You don't seem to understand that the point people are making is that the cases where these things are actual necessities are few and far between and are almost always served with a better solution than "demand apple find a way to put it inside the case". Maybe in some of those situations the mac pro might not be the computer for you! After all, they haven't been on the cutting edge ever, basically. I don't know why this seems to bother you so much, but I'm guessing it's because your target customer is the type of person that tries to stuff as much crap into their box as possible. Looks like Apple is going to kill your business. You might want to move on instead of tilting at windmills :(

Bulk of my income is from Art Direction for TV biz here in LA. Have been here just under 20 years doing the same.

Last month I dod a campaign for Amazon Kindle & Prime. Felt guilty at the time, not so much now.

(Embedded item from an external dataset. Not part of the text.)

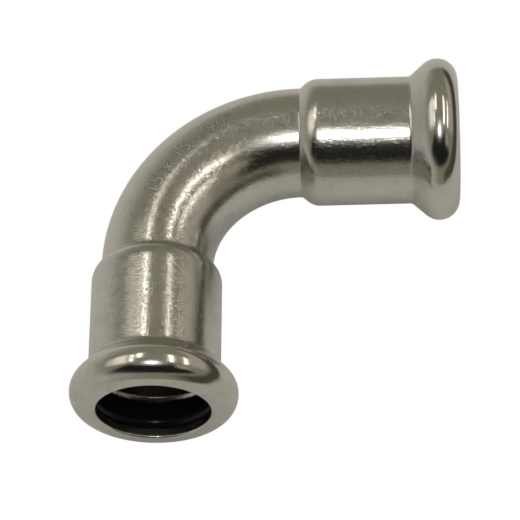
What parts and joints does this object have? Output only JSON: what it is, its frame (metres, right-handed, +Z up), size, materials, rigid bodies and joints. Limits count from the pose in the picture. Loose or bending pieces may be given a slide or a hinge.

Anyhow, you seem rather angry. Perhaps cool off in the shade with an Iced Tea?

Nowhere did I say I knew better then Apple's marketing department. My opinion and your opinion are both ultimately pointless. Market will determine if the "iTrashCan" is what the world needs or not.
 
Can you understand? Because the point I'm making is the price of that product is completely irrelevant in a comparison to anything BESIDES ANOTHER THUNDERBOLT PRODUCT. That's like saying "hey guys, why do 15kRPM SAS cost more per gigabyte than other HDDs??"

The point you where making was that I recommended that drive over an identical product with USB 3. Which I did not.

You are now making a different point, let me address that as well.

It is relevant because you can get some sense of what the additional cost is of the inclusion of Thunderbolt in a product, that was the purpose of my post. Can you accept that and move on now please?